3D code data
·····

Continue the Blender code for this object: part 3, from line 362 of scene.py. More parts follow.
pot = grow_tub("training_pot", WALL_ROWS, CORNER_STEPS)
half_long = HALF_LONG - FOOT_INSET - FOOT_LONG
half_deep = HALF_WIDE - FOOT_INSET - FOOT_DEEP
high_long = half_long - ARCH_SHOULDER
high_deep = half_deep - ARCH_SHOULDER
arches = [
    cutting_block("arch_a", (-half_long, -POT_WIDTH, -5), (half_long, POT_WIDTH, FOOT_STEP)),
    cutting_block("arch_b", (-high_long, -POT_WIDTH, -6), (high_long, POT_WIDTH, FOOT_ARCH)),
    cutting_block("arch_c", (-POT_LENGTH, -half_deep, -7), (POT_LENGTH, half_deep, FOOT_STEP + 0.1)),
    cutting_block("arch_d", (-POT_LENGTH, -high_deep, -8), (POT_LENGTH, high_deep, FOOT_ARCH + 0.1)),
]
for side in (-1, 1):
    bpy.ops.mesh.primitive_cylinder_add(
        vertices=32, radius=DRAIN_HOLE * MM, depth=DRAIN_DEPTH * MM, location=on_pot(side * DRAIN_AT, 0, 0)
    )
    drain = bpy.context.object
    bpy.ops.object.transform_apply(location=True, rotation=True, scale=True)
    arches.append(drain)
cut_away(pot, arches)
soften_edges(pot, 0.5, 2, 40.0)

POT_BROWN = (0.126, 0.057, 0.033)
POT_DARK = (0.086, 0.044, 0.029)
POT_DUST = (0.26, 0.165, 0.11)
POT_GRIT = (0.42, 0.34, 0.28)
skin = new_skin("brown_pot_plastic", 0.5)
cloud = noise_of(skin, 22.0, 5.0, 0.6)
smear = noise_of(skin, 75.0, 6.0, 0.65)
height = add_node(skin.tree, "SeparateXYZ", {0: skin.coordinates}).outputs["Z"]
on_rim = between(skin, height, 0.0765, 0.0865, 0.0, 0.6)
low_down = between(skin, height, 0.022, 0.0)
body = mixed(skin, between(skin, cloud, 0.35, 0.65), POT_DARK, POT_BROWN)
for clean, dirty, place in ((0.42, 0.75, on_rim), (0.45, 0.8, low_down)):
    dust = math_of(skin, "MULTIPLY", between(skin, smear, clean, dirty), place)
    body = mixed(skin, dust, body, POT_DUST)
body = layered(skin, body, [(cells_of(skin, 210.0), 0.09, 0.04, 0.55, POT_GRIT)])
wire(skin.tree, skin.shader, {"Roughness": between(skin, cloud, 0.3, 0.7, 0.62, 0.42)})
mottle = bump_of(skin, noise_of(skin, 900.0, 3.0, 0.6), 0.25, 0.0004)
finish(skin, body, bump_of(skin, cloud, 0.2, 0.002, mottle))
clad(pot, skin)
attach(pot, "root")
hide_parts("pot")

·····

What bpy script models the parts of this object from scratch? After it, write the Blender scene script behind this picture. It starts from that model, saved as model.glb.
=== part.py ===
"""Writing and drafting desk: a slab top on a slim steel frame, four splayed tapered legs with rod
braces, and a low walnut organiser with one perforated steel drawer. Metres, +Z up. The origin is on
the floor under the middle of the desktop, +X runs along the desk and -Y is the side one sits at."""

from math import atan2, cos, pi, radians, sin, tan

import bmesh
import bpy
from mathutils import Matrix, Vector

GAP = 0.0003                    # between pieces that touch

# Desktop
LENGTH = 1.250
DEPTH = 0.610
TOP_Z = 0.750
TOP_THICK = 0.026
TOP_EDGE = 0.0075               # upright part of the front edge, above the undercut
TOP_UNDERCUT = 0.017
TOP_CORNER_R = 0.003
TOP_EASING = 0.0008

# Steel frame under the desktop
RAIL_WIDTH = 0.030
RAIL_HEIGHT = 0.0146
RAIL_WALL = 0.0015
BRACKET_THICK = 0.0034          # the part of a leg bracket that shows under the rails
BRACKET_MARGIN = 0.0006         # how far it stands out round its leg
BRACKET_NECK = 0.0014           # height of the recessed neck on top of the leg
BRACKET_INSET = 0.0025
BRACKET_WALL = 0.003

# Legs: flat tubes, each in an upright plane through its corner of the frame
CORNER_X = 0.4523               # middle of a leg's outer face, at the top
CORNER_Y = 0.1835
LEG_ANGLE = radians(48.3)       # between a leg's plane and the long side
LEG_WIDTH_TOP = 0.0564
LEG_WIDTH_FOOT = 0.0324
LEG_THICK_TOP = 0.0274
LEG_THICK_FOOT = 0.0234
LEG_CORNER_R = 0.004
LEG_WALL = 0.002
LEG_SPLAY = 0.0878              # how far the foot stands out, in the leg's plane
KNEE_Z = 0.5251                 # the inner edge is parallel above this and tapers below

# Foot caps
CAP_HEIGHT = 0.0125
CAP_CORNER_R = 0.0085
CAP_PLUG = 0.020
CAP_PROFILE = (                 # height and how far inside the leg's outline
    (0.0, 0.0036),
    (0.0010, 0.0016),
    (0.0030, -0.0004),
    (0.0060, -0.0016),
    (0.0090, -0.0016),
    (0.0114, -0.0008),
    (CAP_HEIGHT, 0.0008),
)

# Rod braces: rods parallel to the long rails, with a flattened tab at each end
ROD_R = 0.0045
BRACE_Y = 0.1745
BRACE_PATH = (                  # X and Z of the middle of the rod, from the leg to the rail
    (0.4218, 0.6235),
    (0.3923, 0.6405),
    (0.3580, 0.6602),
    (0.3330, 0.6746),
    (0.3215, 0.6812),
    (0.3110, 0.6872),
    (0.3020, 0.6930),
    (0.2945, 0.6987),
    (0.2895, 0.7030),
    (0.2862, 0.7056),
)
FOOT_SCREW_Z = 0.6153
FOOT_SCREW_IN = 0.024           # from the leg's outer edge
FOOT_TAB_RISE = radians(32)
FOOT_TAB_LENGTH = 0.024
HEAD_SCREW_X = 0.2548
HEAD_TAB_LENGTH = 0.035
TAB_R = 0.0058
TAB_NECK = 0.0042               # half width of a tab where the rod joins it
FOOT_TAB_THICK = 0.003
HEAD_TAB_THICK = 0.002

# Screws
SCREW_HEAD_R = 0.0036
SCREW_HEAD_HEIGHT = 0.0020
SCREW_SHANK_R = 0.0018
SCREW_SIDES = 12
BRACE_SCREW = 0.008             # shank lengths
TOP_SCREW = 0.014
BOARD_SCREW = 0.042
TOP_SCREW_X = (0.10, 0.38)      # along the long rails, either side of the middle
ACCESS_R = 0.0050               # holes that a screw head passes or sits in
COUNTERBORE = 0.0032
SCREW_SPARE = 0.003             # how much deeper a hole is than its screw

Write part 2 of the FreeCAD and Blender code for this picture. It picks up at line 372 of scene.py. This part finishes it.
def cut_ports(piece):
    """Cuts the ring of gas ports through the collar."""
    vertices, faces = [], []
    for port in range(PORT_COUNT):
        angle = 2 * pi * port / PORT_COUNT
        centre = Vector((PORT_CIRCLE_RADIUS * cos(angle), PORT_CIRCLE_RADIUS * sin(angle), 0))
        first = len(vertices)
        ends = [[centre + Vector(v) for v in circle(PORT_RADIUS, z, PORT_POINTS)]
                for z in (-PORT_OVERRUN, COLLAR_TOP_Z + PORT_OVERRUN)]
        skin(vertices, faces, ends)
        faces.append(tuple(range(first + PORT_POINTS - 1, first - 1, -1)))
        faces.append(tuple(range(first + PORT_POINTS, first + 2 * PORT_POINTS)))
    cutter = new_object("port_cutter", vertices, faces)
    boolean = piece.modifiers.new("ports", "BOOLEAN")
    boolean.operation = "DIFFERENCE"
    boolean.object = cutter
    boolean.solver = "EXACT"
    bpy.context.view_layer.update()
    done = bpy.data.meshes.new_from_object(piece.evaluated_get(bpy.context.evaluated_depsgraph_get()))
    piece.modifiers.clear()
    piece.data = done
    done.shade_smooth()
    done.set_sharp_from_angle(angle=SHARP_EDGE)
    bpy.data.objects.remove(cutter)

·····

WORK TO DO
All lines holding the word "picture" should be picked out and copied.

SOLUTION TO THE PROBLEM
What bpy script models the parts of this object from scratch? After it, write the Blender scene script behind this picture. It starts from that model, saved as model.glb.
Write part 2 of the FreeCAD and Blender code for this picture. It picks up at line 372 of scene.py. This part finishes it.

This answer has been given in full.